Modern professional services ERP creates a connected operational system across sales, staffing, delivery, time and expense, billing, revenue recognition, collections, and executive reporting. The strategic objective is not simply to automate transactions. It is to establish a governed visibility framework where utilization, backlog, WIP, margin, and cash conversion can be monitored as part of one coordinated operating model.
For firms managing consulting, implementation, engineering, legal, agency, or managed services portfolios, operational visibility determines whether leaders can scale without adding administrative drag. A cloud ERP platform with workflow orchestration and embedded analytics allows the business to move from reactive reporting to active operational control.
The hidden cost of disconnected utilization and WIP management
Many firms still manage utilization in one system, project delivery in another, and WIP review in spreadsheets. Resource managers forecast capacity in planning tools, project managers update status in collaboration platforms, and finance teams reconstruct billable progress after the fact. The result is a fragmented operational intelligence model where no function sees the same version of reality.
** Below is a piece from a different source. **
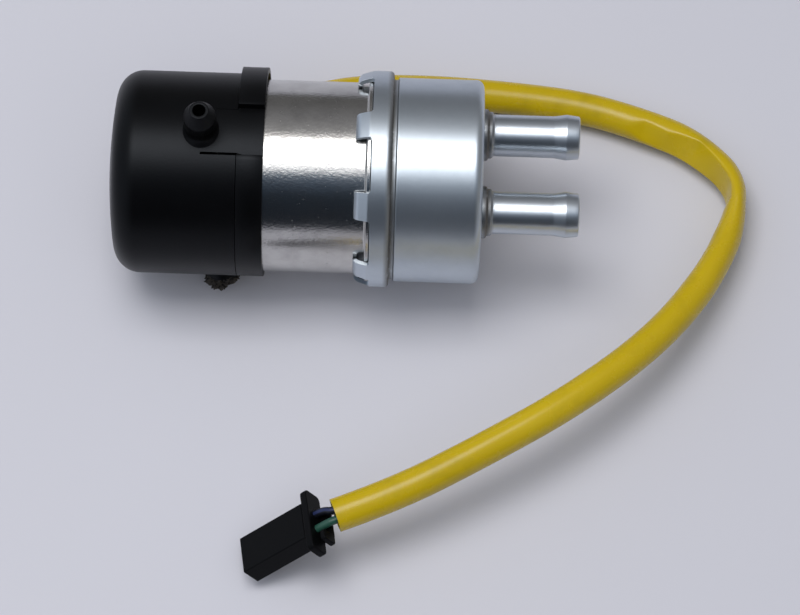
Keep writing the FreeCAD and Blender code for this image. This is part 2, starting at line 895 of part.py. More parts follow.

This disconnect creates familiar enterprise problems: duplicate data entry, delayed invoicing, disputed billable hours, inconsistent project coding, weak approval controls, and poor forecasting accuracy. It also undermines executive decision-making. A utilization report may look strong while WIP aging is deteriorating, or revenue may appear healthy while write-offs are accumulating in delivery teams that lack governance discipline.
In a modern ERP operating model, utilization and WIP should be treated as linked operational signals. Utilization shows whether capacity is being deployed effectively. WIP shows whether deployed effort is being converted into governed, billable, and collectible value. One without the other produces misleading performance narratives.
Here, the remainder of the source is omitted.